Kentucky Republican Sen. Rand Paul wants you to know that none of his fellow potential 2016 presidential contenders have a foreign policy quite like Ronald Reagan’s.
“Every Republican likes to think he or she is the next Ronald Reagan,” he wrote in an op-ed for Breitbart News, responding to an attack by Texas Republican Sen. Ted Cruz. “Some who say this do so for lack of their own ideas and agenda. Reagan was a great leader and President. But too often people make him into something he wasn’t in order to serve their own political purposes.”
“[A]lmost all of us in the party are big fans of Ronald Reagan,” Paul told Sean Hannity on Fox News in yet another defense of his foreign policy. “I’ve always been a big fan of peace through strength.”
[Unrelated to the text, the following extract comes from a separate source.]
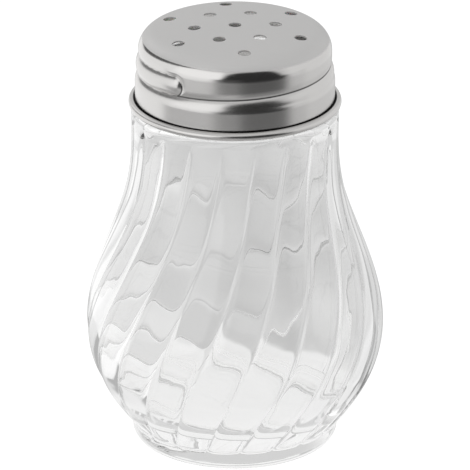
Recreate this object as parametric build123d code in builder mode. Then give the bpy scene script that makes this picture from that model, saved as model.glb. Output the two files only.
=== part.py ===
from build123d import *
import os
from math import cos, radians, sin, sqrt

# Glass salt shaker: a fluted, pear-shaped jar, a pressed steel screw cap pierced with pour holes and
# a sealing ring between them. Millimetres, +Z up, origin on the table at the centre of the foot.
# -Y is the side that faces the viewer.

# Jar body: widest low down, drawn in to a straight neck; radii over the crests of the flutes
foot_r = 20.6
foot_top_r = 21.3
foot_height = 4.5
foot_edge_r = 2.3
push_up_r = 16.0
push_up = 0.9
body_base_r = 21.5
hip_r = 28.2
hip_z = 15.0
belly_r = 30.25
belly_z = 25.0
waist_r = 27.3
waist_z = 39.2
throat_r = 22.15
throat_z = 54.0
neck_r = 20.95
neck_z = 63.0
shoulder_z = 71.4
base_swell = (0.85, 1.0)
neck_run = (0.02, 1.0)

# Flutes: shallow convex lobes that meet in narrow grooves and turn as they rise, less and less up the jar
flutes = 20
flute_depth_share = 0.02
twist_at_table = 1.15
twist_falloff = 0.00625
first_groove_angle = -110.6
body_sections = 12

# Hollow of the jar
glass_wall = 2.4
floor_z = 8.6
floor_r = 17.0

# Thread finish: the plain ring of glass that the cap screws over
finish_r = 18.1
finish_wall = 2.2
rim_z = 85.5
rim_round = 0.8
thread_pitch = 4.0
glass_thread_w = 2.4
glass_thread_h = 1.25
glass_thread_turns = 1.1
glass_thread_lag = 15.0

# Cap, pressed from one sheet of steel: a shallow dome, a round shoulder, a wall and a wider skirt
sheet = 0.4
dome_r = 134.0
cap_shoulder_r = 4.4
skirt_step = 0.65
skirt_h = 5.05
skirt_blend = 0.65
curl_r = 0.85
curl_end_angle = 100.0
cap_gap = 0.55

# Rolled thread of the cap: a raised helical bead with a round upper end at the front left
bead_height = 0.45
bead_width = 3.2
bead_turns = 1.4
bead_end_angle = 232.0
bead_drop = 2.2
thread_radial_gap = 0.2
thread_flank_gap = 0.15

# Pour holes: one in the middle and two rings around it, on a triangular grid
hole_d = 2.6
hole_spacing = 8.2
hole_row_angle = 7.5

# Sealing ring between the glass rim and the inside of the cap's shoulder
seal_cord_d = 1.5
seal_gap = 0.03

# The cap's width follows from the glass thread, and its height from the ring that it seats on
mouth_r = finish_r - finish_wall
bore_r = finish_r + glass_thread_h + thread_radial_gap - bead_height
cap_wall_r = bore_r + sheet
skirt_r = cap_wall_r + skirt_step
seal_r = (mouth_r + finish_r) / 2
seal_z = rim_z + seal_gap + seal_cord_d / 2
shoulder_centre_r = cap_wall_r - cap_shoulder_r
seal_reach = cap_shoulder_r - sheet - seal_gap - seal_cord_d / 2
shoulder_centre_z = seal_z - sqrt(seal_reach**2 - (seal_r - shoulder_centre_r) ** 2)
dome_centre_z = shoulder_centre_z - sqrt((dome_r - cap_shoulder_r) ** 2 - shoulder_centre_r**2)
cap_bottom_z = shoulder_z + cap_gap
skirt_top_z = cap_bottom_z + skirt_h
bead_end_z = shoulder_centre_z - bead_drop

os.makedirs("parts", exist_ok=True)


def on_circle(radius, angle):
    return (radius * cos(radians(angle)), radius * sin(radians(angle)))


def arc_radius(height, width):
    """Radius of the arc that bulges by height over a chord of the given width."""
    return (height**2 + (width / 2) ** 2) / (2 * height)


def groove_angle(z):
    """Angle of the first groove at height z."""
    return first_groove_angle + twist_at_table * z - twist_falloff * z**2


def lobed_outline(crest_r, first_angle):
    """Closed outline of the flutes: one arc per lobe, from groove to groove over its crest."""
    lobe = 360 / flutes
    groove_r = crest_r * (1 - flute_depth_share)
    for k in range(flutes):
        start = first_angle + k * lobe
        ThreePointArc(
            on_circle(groove_r, start),
            on_circle(crest_r, start + lobe / 2),
            on_circle(groove_r, start + lobe),
        )


def helical_rib(base_r, height, width, turns, end_angle, end_z, root=0.3):
    """Rib with a bulged section on a cylinder, running down clockwise from its round upper end."""
    start_x, start_y = on_circle(1, end_angle - 360 * turns)
    start_z = end_z - thread_pitch * turns
    bulge_r = arc_radius(height, width)
    with BuildPart() as rib:
        with BuildLine(Plane(origin=(0, 0, start_z), x_dir=(start_x, start_y, 0))) as path:
            Helix(pitch=thread_pitch, height=thread_pitch * turns, radius=base_r)
        helix = path.edges()[0]
        for at in (0, 1):
            point = helix @ at
            outward = Vector(point.X, point.Y, 0).normalized()
            section = Plane(origin=point, x_dir=outward, z_dir=helix % at)
            if at == 0:
                with BuildSketch(section):
                    with BuildLine():
                        ThreePointArc((0, -width / 2), (height, 0), (0, width / 2))
                        Polyline((0, width / 2), (-root, width / 2), (-root, -width / 2), (0, -width / 2))
                    make_face()
                sweep(path=helix, is_frenet=True)
            with BuildSketch(section):
                with BuildLine():
                    Polyline((height, 0), (-root, 0), (-root, width / 2), (0, width / 2))
                    RadiusArc((0, width / 2), (height, 0), bulge_r)
                make_face()
            revolve(axis=Axis(point, outward))
    return rib.part


# Crest profile of the jar body, radius against height
with BuildLine() as side:
    Spline(
        [
            (body_base_r, foot_height),
            (hip_r, hip_z),
            (belly_r, belly_z),
            (waist_r, waist_z),
            (throat_r, throat_z),
            (neck_r, neck_z),
            (neck_r, shoulder_z),
        ],
        tangents=[base_swell, neck_run],
    )
crest_line = side.edges()[0]
crest_points = [crest_line @ (i / body_sections) for i in range(body_sections + 1)]

# Inner wall: the groove line drawn in by the glass wall, from the floor up to the neck
wall_points = [
    (p.X * (1 - flute_depth_share) - glass_wall, p.Y)
    for p in crest_points
    if floor_z + glass_wall < p.Y < neck_z
]

# The glass thread stands on the finish and bears on the lower flank of the cap's bead
thread_arc_r = arc_radius(glass_thread_h, glass_thread_w)
bore_level = bore_r - finish_r
half_width_at_bore = sqrt(thread_arc_r**2 - (thread_arc_r - glass_thread_h + bore_level) ** 2)
flank_drop = bead_width / 2 - half_width_at_bore - thread_flank_gap
lag_drop = thread_pitch * glass_thread_lag / 360
glass_thread = helical_rib(
    finish_r,
    glass_thread_h,
    glass_thread_w,
    glass_thread_turns,
    bead_end_angle - glass_thread_lag,
    bead_end_z - lag_drop - flank_drop,
)

with BuildPart() as glass_jar:
    for p in crest_points:
        with BuildSketch(Plane.XY.offset(p.Y)):
            with BuildLine():
                lobed_outline(p.X, groove_angle(p.Y))
            make_face()
    loft()
    # Foot, with a shallow push-up underneath
    with BuildSketch(Plane.XZ):
        with BuildLine():
            Polyline(
                (0, push_up),
                (push_up_r, push_up),
                (push_up_r + push_up, 0),
                (foot_r, 0),
                (foot_top_r, foot_height),
                (0, foot_height),
                close=True,
            )
        make_face()
        fillet(vertices().group_by(Axis.Y)[0].sort_by(Axis.X)[-1], foot_edge_r)
    revolve(axis=Axis.Z)
    # Finish and its thread
    with BuildSketch(Plane.XY.offset(floor_z)):
        Circle(finish_r)
    extrude(amount=rim_z - floor_z)
    fillet(glass_jar.edges().filter_by(GeomType.CIRCLE).sort_by(Axis.Z)[-1], rim_round)
    add(glass_thread)
    # Hollow, open at the mouth
    with BuildSketch(Plane.XZ):
        with BuildLine():
            Line((0, floor_z), (floor_r, floor_z))
            Spline([(floor_r, floor_z)] + wall_points + [(mouth_r, shoulder_z)], tangents=[(1, 0.1), (0, 1)])
            Polyline((mouth_r, shoulder_z), (mouth_r, rim_z + 1), (0, rim_z + 1), (0, floor_z))
        make_face()
    revolve(axis=Axis.Z, mode=Mode.SUBTRACT)
    mouth_edges = glass_jar.edges().filter_by(GeomType.CIRCLE).group_by(Axis.Z)[-1]
    fillet(mouth_edges.sort_by(SortBy.RADIUS)[0], rim_round)
glass_jar.part.label = "glass_jar"
export_step(glass_jar.part, "parts/glass_jar.step")


def cap_shape(inset):
    """The cap as a filled shape, inset from its outer face, with the bead that is rolled into it."""
    wall_r = cap_wall_r - inset
    skirt = skirt_r - inset
    dome = dome_r - inset
    corner_z = dome_centre_z + sqrt(dome**2 - wall_r**2)
    with BuildPart() as shape:
        with BuildSketch(Plane.XZ):
            with BuildLine():
                ThreePointArc(
                    (0, dome_centre_z + dome),
                    (wall_r / 2, dome_centre_z + sqrt(dome**2 - (wall_r / 2) ** 2)),
                    (wall_r, corner_z),
                )
                Polyline(
                    (wall_r, corner_z),
                    (wall_r, skirt_top_z + skirt_blend),
                    (skirt, skirt_top_z),
                    (skirt, cap_bottom_z + curl_r),
                    (0, cap_bottom_z + curl_r),
                    (0, dome_centre_z + dome),
                )
            make_face()
            corner = vertices().sort_by(Axis.Y)[-2]
            fillet(corner, cap_shoulder_r - inset)
        revolve(axis=Axis.Z)
        add(helical_rib(wall_r, bead_height, bead_width, bead_turns, bead_end_angle, bead_end_z))
    return shape.part


def on_curl(radius, angle):
    x, z = on_circle(radius, angle)
    return (skirt_r - sheet + curl_r + x, cap_bottom_z + curl_r + z)


with BuildPart() as shaker_cap:
    add(cap_shape(0))
    add(cap_shape(sheet), mode=Mode.SUBTRACT)
    # Rim, curled outwards until its raw edge comes back beside the skirt
    with BuildSketch(Plane.XZ):
        with BuildLine():
            ThreePointArc(on_curl(curl_r, 180), on_curl(curl_r, -40), on_curl(curl_r, curl_end_angle))
            Line(on_curl(curl_r, curl_end_angle), on_curl(curl_r - sheet, curl_end_angle))
            ThreePointArc(
                on_curl(curl_r - sheet, curl_end_angle),
                on_curl(curl_r - sheet, -40),
                on_curl(curl_r - sheet, 180),
            )
            Line(on_curl(curl_r - sheet, 180), on_curl(curl_r, 180))
        make_face()
    revolve(axis=Axis.Z)
    # Pour holes, punched straight through the dome
    with BuildSketch(Plane.XY.offset(shoulder_centre_z)):
        Circle(hole_d / 2)
        with PolarLocations(hole_spacing, 6, start_angle=hole_row_angle):
            Circle(hole_d / 2)
        with PolarLocations(hole_spacing * sqrt(3), 6, start_angle=hole_row_angle + 30):
            Circle(hole_d / 2)
    extrude(amount=2 * cap_shoulder_r, mode=Mode.SUBTRACT)
shaker_cap.part.label = "shaker_cap"
export_step(shaker_cap.part, "parts/shaker_cap.step")

with BuildPart() as seal_ring:
    with BuildSketch(Plane.XZ):
        with Locations((seal_r, seal_z)):
            Circle(seal_cord_d / 2)
    revolve(axis=Axis.Z)
seal_ring.part.label = "seal_ring"
export_step(seal_ring.part, "parts/seal_ring.step")
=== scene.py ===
from math import asin, atan2, cos, degrees, exp, pi, radians, sin, sqrt, tan, tau

import bpy
import numpy as np
from mathutils import Matrix, Vector
from mathutils.geometry import delaunay_2d_cdt
from mathutils.noise import noise


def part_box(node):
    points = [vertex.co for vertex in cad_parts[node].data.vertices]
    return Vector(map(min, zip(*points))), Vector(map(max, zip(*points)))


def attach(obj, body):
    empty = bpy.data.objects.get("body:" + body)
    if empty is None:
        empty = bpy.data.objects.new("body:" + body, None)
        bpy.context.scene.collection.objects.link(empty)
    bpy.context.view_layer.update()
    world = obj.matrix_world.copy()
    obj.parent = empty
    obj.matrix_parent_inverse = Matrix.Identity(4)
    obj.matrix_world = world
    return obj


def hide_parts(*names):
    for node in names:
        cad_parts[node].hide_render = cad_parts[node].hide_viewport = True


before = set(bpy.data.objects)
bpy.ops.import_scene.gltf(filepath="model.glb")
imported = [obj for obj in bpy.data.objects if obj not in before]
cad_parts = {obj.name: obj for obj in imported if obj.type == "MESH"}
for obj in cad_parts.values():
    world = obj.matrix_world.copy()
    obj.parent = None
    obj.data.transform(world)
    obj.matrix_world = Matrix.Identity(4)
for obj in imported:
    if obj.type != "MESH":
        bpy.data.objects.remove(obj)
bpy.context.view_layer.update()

# Sizes below are millimetres in the object's frame; meshes and materials use metres
MM = 0.001
jar_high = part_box("glass_jar")[1] / MM
cap_low, cap_high = (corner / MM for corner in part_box("shaker_cap"))
seal_low, seal_high = (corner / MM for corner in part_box("seal_ring"))

# Jar body: (height, crest radius) from the foot to the shoulder
foot_height = 4.5
shoulder_z = 71.4
body_knots = [(foot_height, 21.5), (15.0, 28.2), (25.0, 30.25), (39.2, 27.3), (54.0, 22.15), (63.0, 20.95),
              (shoulder_z, 20.95)]
body_start_slope = 0.85
body_end_slope = 0.0
flutes = 20
flute_depth_share = 0.018
groove_share = 0.45
twist_at_table = 1.15
twist_falloff = 0.00625
first_groove_angle = -110.6
streak_share = 0.45
foot_scallops = 0.5
most_bounces = 2.5
neck_fade = 3.0

# Foot, hollow and mouth of the jar
foot_r = 20.6
foot_top_r = 21.3
foot_edge_r = 2.3
push_up_r = 16.0
push_up = 0.9
glass_wall = 2.4
wave_depth = 0.22
wave_size = 9.0
floor_z = 8.6
floor_corner_r = 16.5
mouth_r = 15.9
finish_r = 18.1
rim_round = 0.8
rim_z = jar_high.z

# Screw thread, shared by glass and cap
thread_pitch = 4.0
glass_thread_w = 2.4
glass_thread_h = 1.25
glass_thread_turns = 1.1
glass_thread_lag = 15.0
thread_flank_gap = 0.15
bead_height = 0.45
bead_width = 3.2
bead_turns = 1.4
bead_end_angle = 232.0
bead_drop = 2.2
bead_reach = 2.05
bead_end_squash = 1.25
groove_depth = 0.28
groove_run = 1.7
roll_power = 2.2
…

Paul may be right when he says that none of the Republicans considering a White House run in 2016 have a foreign policy outlook exactly like Reagan’s. But what’s undeniable is that Paul’s foreign policy is far and away the least Reaganeque of any of the possible 2016 Republican presidential contenders.
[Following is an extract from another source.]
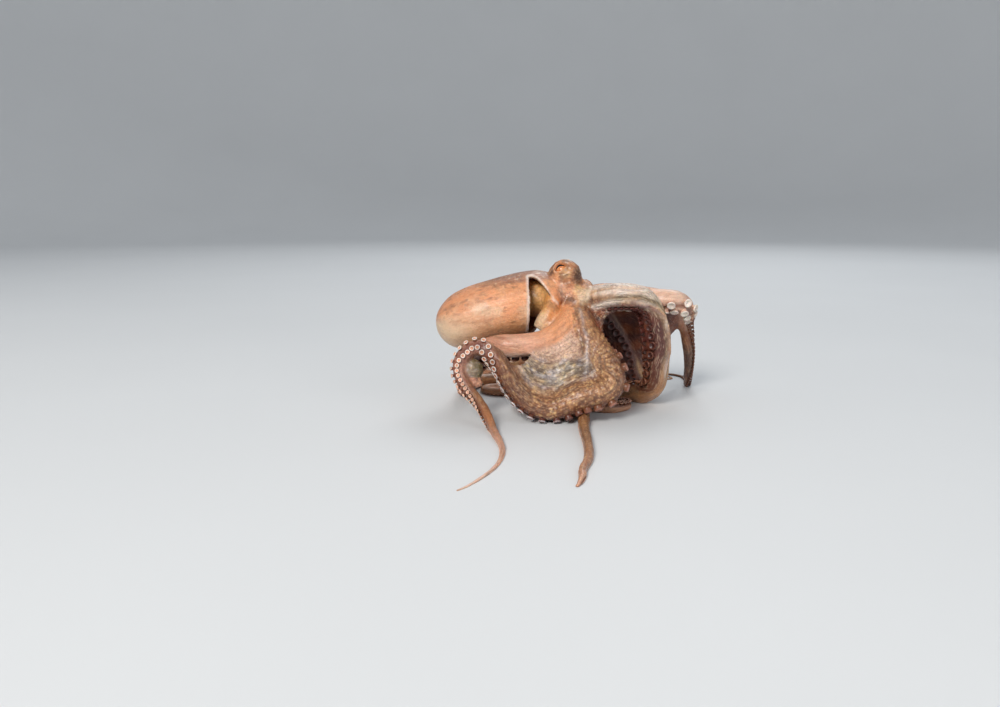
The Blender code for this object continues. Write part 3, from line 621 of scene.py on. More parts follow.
# ================================ meshes ================================
def linear(colour):
    """A colour given as it looks, made linear."""
    c = np.array(colour, float)
    return np.where(c <= 0.04045, c / 12.92, ((c + 0.055) / 1.055) ** 2.4)


def drawing_origin():
    """Where the drawing's origin lies in the frame: the middle of the solid eye, less its place in the
    drawing."""
    low, high = (np.array(corner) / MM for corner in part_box("eye_right"))
    mound, way = EYES["eye_right"]
    return (low + high) / 2 - (mound + EYE_SET * unit(way))


ORIGIN = drawing_origin() * (1, 1, 0)


def new_mesh(name, points, face_groups):
    """A mesh in metres, in the frame, from points in the drawing and groups of faces of one length."""
    mesh = bpy.data.meshes.new(name)
    corners = np.concatenate([np.asarray(group).ravel() for group in face_groups])
    sizes = np.concatenate([np.full(len(group), np.shape(group)[1]) for group in face_groups])
    mesh.vertices.add(len(points))
    mesh.vertices.foreach_set("co", ((points + ORIGIN) * MM).astype(np.float32).ravel())
    mesh.loops.add(len(corners))
    mesh.loops.foreach_set("vertex_index", corners.astype(np.int32))
    mesh.polygons.add(len(sizes))
    mesh.polygons.foreach_set("loop_start", np.concatenate(([0], np.cumsum(sizes)[:-1])).astype(np.int32))
    mesh.update(calc_edges=True)
    mesh.validate()
    mesh.shade_smooth()
    return mesh


def read_points(mesh):
    """A mesh's points, in the drawing's millimetres."""
    flat = np.empty(len(mesh.vertices) * 3, np.float32)
    mesh.vertices.foreach_get("co", flat)
    return flat.reshape(-1, 3).astype(float) / MM - ORIGIN


def write_points(mesh, points):
    """Moves a mesh's points to places in the drawing."""
    mesh.vertices.foreach_set("co", ((points + ORIGIN) * MM).astype(np.float32).ravel())
    mesh.update()


def read_normals(mesh):
    """The way each point of a mesh faces."""
    flat = np.empty(len(mesh.vertices) * 3, np.float32)
    mesh.vertex_normals.foreach_get("vector", flat)
    return flat.reshape(-1, 3).astype(float)


def read_edges(mesh):
    """The two points of each edge of a mesh."""
    flat = np.empty(len(mesh.edges) * 2, np.int32)
    mesh.edges.foreach_get("vertices", flat)
    return flat.reshape(-1, 2)


def outwards(mesh):
    """Turns the faces of each closed part of a mesh outwards."""
    work = bmesh.new()
    work.from_mesh(mesh)
    bmesh.ops.recalc_face_normals(work, faces=work.faces)
    work.to_mesh(mesh)
    work.free()


def spread(values, edges, times, keep=0.5):
    """Values at the points of a mesh, each eased towards the mean of its neighbours."""
    count = np.bincount(edges.ravel(), minlength=len(values)).clip(1)
    for _ in range(times):
        total = np.zeros_like(values)
        for a, b in ((0, 1), (1, 0)):
            if values.ndim == 1:
                total += np.bincount(edges[:, a], values[edges[:, b]], len(values))
            else:
                for axis in range(values.shape[1]):
                    total[:, axis] += np.bincount(edges[:, a], values[edges[:, b], axis], len(values))
        mean = total / (count if values.ndim == 1 else count[:, None])
        values = values * keep + mean * (1 - keep)
    return values


def set_colour(mesh, name, colours):
    """Gives each point of a mesh a colour, for its material."""
    layer = mesh.attributes.new(name, "FLOAT_COLOR", "POINT")
    rows = np.column_stack((colours, np.ones(len(colours))))
    layer.data.foreach_set("color", rows.astype(np.float32).ravel())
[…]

What Paul is trying to do is muddy the waters on Reagan’s foreign policy legacy in order to hide the reality that his foreign policy outlook bears no resemblance to that of the Gipper’s — and, more broadly, is wildly out of touch with the Republican mainstream. Sure, Reagan engaged in diplomacy, even occasionally when some in his own party believed it inadvisable. But that hardly makes Reagan a Rand Paul-style non-interventionist. Far from it.
Paul says he, like Reagan, supports “peace through strength.” Except Reagan’s notion of “peace through strength” focused on increasing military spending. Paul has not yet discovered a military cut he didn’t like.
Reagan called the Soviet Union an “evil empire” and believed it had to be confronted. When the turmoil in Ukraine erupted and some Republicans urged President Barack Obama to get tough with Vladimir Putin to prevent Russian interference in the country, Paul’s first reaction was to tell the Washington Post that we need to seek a “respectful relationship” with Russia — as if the reason Putin was behaving badly was due to a lack of American “thanks yous” and “pleases.”
Reagan invaded Grenada to overthrow the communist regime and protect the American medical students studying there, supported the Mujahideen in Afghanistan in their fight to push the Soviets out and provided funding and military assistance to the Contras in Nicaragua to fight the Soviet-supported Sandinista regime.
“We must stand by our democratic allies,” he declared in his 1985 State of the Union Address. “And we must not break faith with those who are risking their lives — on every continent, from Afghanistan to Nicaragua — to defy Soviet-supported aggression and secure rights which have been ours from birth.”
“Support for freedom fighters is self-defense,” he stated.
Does Rand Paul agree with any of the steps Reagan took to support freedom and stop the spread of communism in the 1980s? Can you imagine him uttering Reagan’s words?
Paul is right in saying that Reagan was no warmonger. Reagan detested war — he even thought Mutual Assured Destruction was fundamentally immoral. But just because Reagan was willing to engage in diplomacy doesn’t mean he was a Rand Paul-style non-interventionist. Reagan believed in a proactive American foreign policy in order to “roll back” the spread of communism and shape the world in a way beneficial to the West. He used many different tools to achieve his goals, including diplomacy, covert action and overt military intervention.
Paul, in contrast, believes “blowback” from American interventions often outweighs whatever good is trying to be achieved. That’s a fair outlook to have and Paul would be better served making his case for his foreign policy worldview rather than pretending that Reagan’s foreign policy is wildly misunderstood by everyone but him.
Even if none of the other 2016 presidential contenders perfectly match Reagan’s foreign policy outlook, all of them match it a whole lot better than Paul does. Paul’s foreign policy resembles Reagan’s in the same way a unicycle resembles a banana.